Wylde: Yeah, well I was 14 years old, first year of high school and I started getting serious, but, uh . . . When people ask me, “Do you have any advice for my son or daughter?” they’re going to MI or whatever, I say, whatever it is you love, what moves you—like if some kids like, I just love early Metallica . . . —that’s what your band should sound like. You know what I mean? You should be able to open for them. It’s like, I like Meshuggah, too . . . Those are the bands that move you, but you’re doing . . . It’s like if we said with Rich Robinson and the fellas—you know it’s Rich that does those Hendrix Experience tours—it’s like if you said to Rich, you know with the Black Crowes, it sounds kind of like Humble Pie. And, we’re eating that soup and it sounds like Humble Pie, Stones, and probably Rich would go, “Yeah. That’s what I’m on a steady diet of—and that’s why it sounds like that, because that’s what we listen to and that’s what we love.
Sixx: And we feel it when we play it.
Wylde: So yeah. It’s real. It’s like the Stones, back in the early days, you guys must be into blues bands and stuff like that, and Keith would have said, “Yeah, I like Chuck Berry . . . ”

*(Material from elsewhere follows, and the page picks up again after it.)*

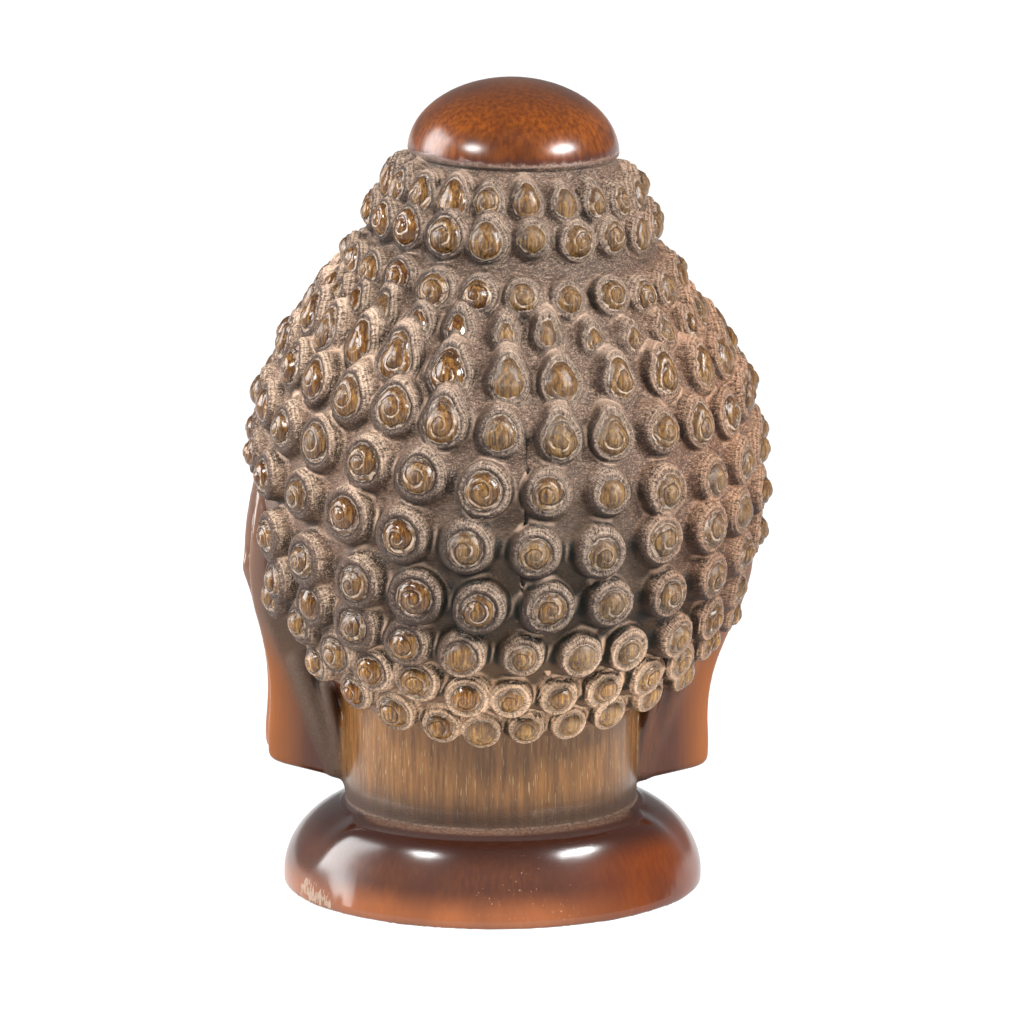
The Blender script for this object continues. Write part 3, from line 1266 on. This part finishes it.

Sixx: And then you grow as a musician—and you pick up new things to put in your soup. Just don’t put wrong things in the soup.
You’re Van Halen and my son watching Zeppelin and you’re Wylde and Sixx—and then one day you’re decades down the road and you have so much exposure that you can talk with ease about Meshuggah and Chuck Berry within a few minutes of each other, and you know who they influenced and who influenced them, and you’ve likely got an arsenal of pickaxes at that point and doing some serious mining.
Suggestions on exposure:
Read The Grand Design by Stephen Hawking and Leonard Mlodinow.

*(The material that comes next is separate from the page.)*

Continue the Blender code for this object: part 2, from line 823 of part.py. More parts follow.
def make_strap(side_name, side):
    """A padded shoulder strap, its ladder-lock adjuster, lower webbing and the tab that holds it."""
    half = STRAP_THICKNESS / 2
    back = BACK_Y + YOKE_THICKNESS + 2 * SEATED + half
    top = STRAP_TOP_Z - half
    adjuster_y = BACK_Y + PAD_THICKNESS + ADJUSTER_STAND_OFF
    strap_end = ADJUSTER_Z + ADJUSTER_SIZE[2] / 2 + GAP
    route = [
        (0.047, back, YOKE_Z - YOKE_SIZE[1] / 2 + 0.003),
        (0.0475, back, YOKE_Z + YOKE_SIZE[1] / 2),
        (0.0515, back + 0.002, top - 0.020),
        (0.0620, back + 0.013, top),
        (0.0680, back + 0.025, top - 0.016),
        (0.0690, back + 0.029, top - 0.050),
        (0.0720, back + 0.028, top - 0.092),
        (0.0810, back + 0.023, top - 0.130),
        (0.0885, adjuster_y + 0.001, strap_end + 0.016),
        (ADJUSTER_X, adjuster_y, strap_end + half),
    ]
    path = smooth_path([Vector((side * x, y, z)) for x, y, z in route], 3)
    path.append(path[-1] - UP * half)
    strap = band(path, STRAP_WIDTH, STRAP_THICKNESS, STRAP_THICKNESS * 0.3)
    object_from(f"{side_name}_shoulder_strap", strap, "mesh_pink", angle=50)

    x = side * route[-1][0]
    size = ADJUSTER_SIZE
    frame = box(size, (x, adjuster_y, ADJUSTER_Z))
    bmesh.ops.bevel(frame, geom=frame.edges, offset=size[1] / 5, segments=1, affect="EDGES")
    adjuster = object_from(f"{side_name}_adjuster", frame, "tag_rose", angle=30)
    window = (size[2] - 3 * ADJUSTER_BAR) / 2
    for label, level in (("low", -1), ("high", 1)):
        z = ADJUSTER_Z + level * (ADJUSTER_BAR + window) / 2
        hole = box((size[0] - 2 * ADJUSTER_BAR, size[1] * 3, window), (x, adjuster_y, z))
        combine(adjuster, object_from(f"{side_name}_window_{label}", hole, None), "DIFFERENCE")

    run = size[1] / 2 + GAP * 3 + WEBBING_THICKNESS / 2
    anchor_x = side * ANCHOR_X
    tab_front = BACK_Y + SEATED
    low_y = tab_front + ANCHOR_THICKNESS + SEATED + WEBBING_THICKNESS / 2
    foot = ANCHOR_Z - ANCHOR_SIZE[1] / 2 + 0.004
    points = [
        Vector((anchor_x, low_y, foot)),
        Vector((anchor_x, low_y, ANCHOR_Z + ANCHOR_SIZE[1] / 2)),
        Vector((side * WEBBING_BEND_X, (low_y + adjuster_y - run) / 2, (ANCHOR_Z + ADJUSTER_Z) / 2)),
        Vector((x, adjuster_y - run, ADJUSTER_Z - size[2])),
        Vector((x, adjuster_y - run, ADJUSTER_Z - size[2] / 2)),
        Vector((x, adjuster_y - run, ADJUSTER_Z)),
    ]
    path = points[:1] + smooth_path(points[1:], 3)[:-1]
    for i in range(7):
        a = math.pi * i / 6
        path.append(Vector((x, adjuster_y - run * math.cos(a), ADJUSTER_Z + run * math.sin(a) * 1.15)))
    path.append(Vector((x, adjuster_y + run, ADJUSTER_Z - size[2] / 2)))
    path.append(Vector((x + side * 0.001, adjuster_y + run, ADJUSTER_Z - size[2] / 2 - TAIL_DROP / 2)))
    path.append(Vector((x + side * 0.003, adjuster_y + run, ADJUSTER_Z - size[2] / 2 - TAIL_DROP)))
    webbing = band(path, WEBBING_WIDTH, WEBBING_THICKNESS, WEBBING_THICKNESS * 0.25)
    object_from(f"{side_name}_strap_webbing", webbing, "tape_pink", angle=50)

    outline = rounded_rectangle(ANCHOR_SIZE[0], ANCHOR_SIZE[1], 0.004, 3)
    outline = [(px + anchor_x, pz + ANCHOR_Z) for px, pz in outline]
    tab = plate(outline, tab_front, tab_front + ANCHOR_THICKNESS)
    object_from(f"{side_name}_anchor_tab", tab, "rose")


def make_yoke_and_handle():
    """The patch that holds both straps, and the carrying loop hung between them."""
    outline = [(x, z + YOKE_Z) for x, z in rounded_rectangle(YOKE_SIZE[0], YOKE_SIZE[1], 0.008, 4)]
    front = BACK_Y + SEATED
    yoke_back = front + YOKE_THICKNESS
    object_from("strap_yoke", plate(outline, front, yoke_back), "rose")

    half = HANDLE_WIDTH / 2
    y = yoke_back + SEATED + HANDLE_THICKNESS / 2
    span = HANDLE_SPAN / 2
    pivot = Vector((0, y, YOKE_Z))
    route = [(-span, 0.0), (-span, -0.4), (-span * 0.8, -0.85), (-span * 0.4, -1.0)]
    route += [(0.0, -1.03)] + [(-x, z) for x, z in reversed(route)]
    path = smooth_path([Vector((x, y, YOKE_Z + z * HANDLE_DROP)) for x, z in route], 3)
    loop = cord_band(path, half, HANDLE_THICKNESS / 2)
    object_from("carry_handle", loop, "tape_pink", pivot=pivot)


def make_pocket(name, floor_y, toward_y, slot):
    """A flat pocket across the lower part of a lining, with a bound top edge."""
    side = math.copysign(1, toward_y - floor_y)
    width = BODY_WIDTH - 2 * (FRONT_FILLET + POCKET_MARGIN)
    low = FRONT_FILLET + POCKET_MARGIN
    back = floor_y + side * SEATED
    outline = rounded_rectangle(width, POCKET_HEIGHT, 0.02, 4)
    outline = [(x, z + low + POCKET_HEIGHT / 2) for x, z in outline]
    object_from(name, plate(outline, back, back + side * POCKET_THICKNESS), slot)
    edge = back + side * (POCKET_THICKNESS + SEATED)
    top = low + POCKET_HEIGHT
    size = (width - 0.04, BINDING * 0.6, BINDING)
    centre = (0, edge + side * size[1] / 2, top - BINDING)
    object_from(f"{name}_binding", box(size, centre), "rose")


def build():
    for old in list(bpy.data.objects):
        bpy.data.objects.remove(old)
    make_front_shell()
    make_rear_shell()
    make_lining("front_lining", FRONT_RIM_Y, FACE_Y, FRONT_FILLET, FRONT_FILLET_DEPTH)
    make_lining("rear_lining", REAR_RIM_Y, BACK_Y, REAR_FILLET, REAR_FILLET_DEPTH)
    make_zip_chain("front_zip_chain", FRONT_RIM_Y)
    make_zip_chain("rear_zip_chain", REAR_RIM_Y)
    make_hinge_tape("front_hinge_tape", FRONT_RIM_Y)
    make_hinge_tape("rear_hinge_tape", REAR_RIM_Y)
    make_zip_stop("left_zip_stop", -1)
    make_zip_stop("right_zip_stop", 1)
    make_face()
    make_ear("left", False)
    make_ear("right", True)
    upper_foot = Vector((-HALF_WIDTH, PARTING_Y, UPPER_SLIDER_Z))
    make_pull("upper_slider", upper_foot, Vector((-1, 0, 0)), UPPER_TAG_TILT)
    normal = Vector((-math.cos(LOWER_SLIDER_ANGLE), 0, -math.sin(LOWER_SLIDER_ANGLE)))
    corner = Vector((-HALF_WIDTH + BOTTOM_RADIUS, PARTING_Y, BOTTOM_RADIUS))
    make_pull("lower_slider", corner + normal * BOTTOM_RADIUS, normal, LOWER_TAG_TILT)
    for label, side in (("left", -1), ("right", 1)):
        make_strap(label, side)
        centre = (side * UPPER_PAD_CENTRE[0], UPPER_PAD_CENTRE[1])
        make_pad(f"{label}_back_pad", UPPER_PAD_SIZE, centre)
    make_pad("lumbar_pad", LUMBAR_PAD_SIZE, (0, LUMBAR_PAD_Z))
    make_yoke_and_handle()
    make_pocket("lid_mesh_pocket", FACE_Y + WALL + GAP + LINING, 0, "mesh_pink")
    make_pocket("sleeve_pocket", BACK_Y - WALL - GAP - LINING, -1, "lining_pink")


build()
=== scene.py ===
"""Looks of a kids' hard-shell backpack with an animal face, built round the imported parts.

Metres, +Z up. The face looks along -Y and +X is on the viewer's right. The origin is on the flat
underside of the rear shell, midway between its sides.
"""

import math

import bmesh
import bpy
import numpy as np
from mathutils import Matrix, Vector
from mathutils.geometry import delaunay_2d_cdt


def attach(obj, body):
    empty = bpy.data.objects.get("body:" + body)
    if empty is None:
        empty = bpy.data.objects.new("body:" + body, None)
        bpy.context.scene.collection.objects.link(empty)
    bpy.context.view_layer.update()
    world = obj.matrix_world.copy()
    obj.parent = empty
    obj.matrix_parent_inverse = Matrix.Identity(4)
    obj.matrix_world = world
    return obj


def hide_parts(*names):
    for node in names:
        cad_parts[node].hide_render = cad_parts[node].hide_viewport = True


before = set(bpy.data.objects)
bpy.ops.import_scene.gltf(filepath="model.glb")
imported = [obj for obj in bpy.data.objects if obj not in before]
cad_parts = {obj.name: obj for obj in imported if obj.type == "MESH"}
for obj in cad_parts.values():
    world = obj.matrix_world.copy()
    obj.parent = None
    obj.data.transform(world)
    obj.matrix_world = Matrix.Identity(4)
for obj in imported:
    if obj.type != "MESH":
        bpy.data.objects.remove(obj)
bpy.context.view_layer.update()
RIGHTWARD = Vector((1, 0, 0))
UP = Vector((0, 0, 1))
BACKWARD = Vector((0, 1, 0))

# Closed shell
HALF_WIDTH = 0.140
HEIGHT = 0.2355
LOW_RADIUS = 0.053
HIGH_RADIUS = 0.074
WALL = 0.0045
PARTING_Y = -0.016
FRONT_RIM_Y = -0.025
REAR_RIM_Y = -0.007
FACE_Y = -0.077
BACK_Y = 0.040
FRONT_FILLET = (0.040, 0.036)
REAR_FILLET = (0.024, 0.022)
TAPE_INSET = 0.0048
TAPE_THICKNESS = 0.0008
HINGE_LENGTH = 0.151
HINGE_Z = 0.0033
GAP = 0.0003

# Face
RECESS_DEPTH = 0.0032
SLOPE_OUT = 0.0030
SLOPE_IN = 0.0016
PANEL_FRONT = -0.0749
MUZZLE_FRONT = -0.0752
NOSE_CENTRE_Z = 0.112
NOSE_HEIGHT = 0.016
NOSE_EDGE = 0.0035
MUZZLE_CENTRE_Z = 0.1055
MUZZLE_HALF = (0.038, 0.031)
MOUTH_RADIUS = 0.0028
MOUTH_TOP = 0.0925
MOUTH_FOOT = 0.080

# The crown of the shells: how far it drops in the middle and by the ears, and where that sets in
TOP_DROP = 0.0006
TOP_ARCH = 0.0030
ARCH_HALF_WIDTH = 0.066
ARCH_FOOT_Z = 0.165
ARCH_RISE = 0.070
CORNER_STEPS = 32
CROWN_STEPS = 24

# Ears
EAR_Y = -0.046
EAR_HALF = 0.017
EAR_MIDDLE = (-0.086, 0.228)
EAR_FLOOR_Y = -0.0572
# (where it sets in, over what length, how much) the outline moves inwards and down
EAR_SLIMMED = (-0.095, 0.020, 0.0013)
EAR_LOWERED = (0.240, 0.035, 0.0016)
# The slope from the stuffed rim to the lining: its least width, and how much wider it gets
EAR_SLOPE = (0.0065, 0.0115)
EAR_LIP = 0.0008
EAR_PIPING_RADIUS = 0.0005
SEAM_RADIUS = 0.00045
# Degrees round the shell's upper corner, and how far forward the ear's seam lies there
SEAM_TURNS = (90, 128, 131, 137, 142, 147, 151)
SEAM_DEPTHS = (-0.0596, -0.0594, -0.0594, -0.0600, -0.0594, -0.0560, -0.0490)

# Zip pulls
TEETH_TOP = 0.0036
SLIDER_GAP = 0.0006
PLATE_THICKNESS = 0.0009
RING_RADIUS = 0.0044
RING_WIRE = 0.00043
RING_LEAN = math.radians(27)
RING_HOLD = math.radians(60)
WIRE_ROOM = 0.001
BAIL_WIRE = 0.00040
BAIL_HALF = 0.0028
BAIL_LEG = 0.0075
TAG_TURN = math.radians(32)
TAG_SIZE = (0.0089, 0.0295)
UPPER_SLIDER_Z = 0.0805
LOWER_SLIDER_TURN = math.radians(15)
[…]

Watch Zakk Wylde’s interview with Nikki Sixx.
Watch Eddie Van Halen share his introduction to tapping.
*A belated thank you to Hawking, and Mlodinow, and Faraday, and Einstein, and Newton. I wish I hadn’t run away from physics in high school. Thank you to Zakk Wylde and Ozzy Osbourne and Led Zeppelin and Eddie Van Halen for the force that landed me at that concert, and which keeps my kid practicing at all hours, and my heart exploding with pride.